While at Merriam-Webster, Sietsema converted to Greek Orthodox Christianity, married fellow linguist Katherine Chapekis (who was hired at the dictionary as a definer and researcher), and eventually attended seminary part-time. He earned a master of divinity degree and was ordained a priest, serving as Father Mark at Holy Trinity Greek Orthodox Church in Lansing, Michigan.
Language Knowledge Doesn't Scale Horizontally
Sietsema's role at Scripps is not a job that generalizes. Spelling bee pronunciation requires not just phonetic precision but historical knowledge. When he confirms how a word is said, he must know why it's said that way, what competing pronunciations exist in different regions, and when pronunciation has shifted over time. This is descriptive linguistics in real time, on broadcast, under pressure.
A language model trained on text corpora and pronunciation databases can emit a plausible sound. It cannot reliably explain the etymology of a word, defend why one pronunciation is preferred over a regional variant, or acknowledge uncertainty the way a human lexicographer does. Sietsema can say: "This word has two accepted pronunciations, both documented in major dictionaries, and here's why the second one has become more common in the last 20 years."

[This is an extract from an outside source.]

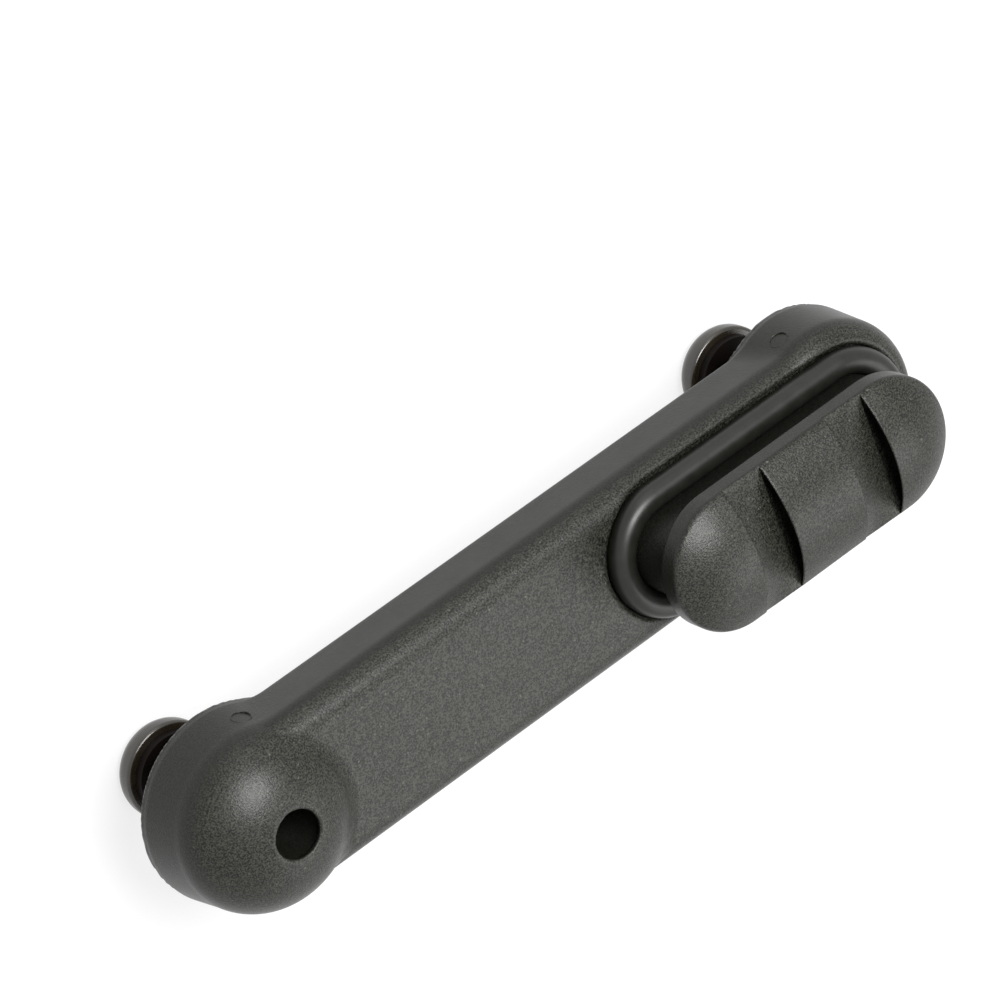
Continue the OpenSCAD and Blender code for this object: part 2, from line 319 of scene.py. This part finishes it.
def surface_points(values):
    """Surface net: a point in each cell of a grid that the surface crosses, and the quads between them."""
    inside = values < 0
    shape = tuple(n - 1 for n in values.shape)
    corners = [(i, j, k) for i in (0, 1) for j in (0, 1) for k in (0, 1)]

    def at(grid, corner):
        return grid[tuple(slice(c, c + n) for c, n in zip(corner, shape))]

    count = sum(at(inside, c).astype(np.int8) for c in corners)
    place = np.argwhere((count > 0) & (count < 8))
    index = np.full(shape, -1, dtype=np.int64)
    index[tuple(place.T)] = np.arange(len(place))
    total = np.zeros((len(place), 3))
    hits = np.zeros(len(place))
    for first in corners:
        for axis in range(3):
            if first[axis]:
                continue
            second = tuple(1 if a == axis else c for a, c in enumerate(first))
            a = values[tuple((place + first).T)]
            b = values[tuple((place + second).T)]
            crosses = (a < 0) != (b < 0)
            point = np.array(first, float) + np.zeros((len(place), 1))
            point[crosses, axis] = a[crosses] / (a[crosses] - b[crosses])
            total[crosses] += point[crosses]
            hits += crosses
    points = place + total / hits[:, None]
    quads = []
    for axis in range(3):
        step = np.eye(3, dtype=int)[axis]
        b, c = np.eye(3, dtype=int)[(axis + 1) % 3], np.eye(3, dtype=int)[(axis + 2) % 3]
        here = inside[tuple(slice(0, n - s) for n, s in zip(inside.shape, step))]
        there = inside[tuple(slice(s, n) for n, s in zip(inside.shape, step))]
        start = np.argwhere(here != there)
        around = [index[tuple((start - o).T)] for o in (0 * b, b, b + c, c)]
        ring = np.stack(around, axis=1)
        out = here[tuple(start.T)]
        ring[out] = ring[out][:, ::-1]
        quads.append(ring[:, ::-1])
    return points, np.concatenate(quads)


def settle(points, field, cell):
    """Moves the points of a net onto the true surface of its field, in two short steps."""
    step = cell * 0.2
    longest_move = cell * 0.4
    least_size = 0.2
    for _ in range(2):
        value = field(*points.T)
        slope = np.stack([
            (field(*(points + step * axis).T) - field(*(points - step * axis).T)) / (2 * step)
            for axis in np.eye(3)
        ], axis=1)
        size = np.maximum((slope**2).sum(axis=1), least_size)
        move = -(value / size)[:, None] * slope
        length = np.linalg.norm(move, axis=1, keepdims=True)
        points = points + move * np.minimum(1, longest_move / np.maximum(length, 1e-9))
    return points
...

That nuance matters at Scripps because the competition values not just correctness but transparency. Competitors and judges need to trust the pronouncer. A system that cannot explain its reasoning, or that changes its answer based on retraining, would undermine the competition's credibility.
Sietsema's background in metrical phonology, biblical languages, and historical dictionary work created a depth of judgment that is expensive to replicate and impossible to compress into a benchmark.
What Gets Preserved and What Gets Lost
Sietsema's story raises a quiet question about institutional knowledge in language work. He spent four years at MIT working through the abstractions of generative grammar, then 15+ years at Merriam-Webster building intuition about how English actually moves. That dual training—theory plus corpus work—is rare now.
If you work in lexicography, pronunciation, or linguistic annotation for AI training data, document your decision-making explicitly. Write down why you accepted one variant over another. Explain which reference works you consulted and why. Make the human judgment visible. When large language models need ground truth, they need to see how humans arrived at it, not just the output.
For organizations building speech systems or training pronunciation data, hire someone with Sietsema's profile: deep linguistic training plus years spent in descriptive work, listening to actual usage. Vendor-trained phoneticians can help. But they should sit alongside someone who has spent significant time in a dictionary or corpus, observing how real speakers use language across regions and generations.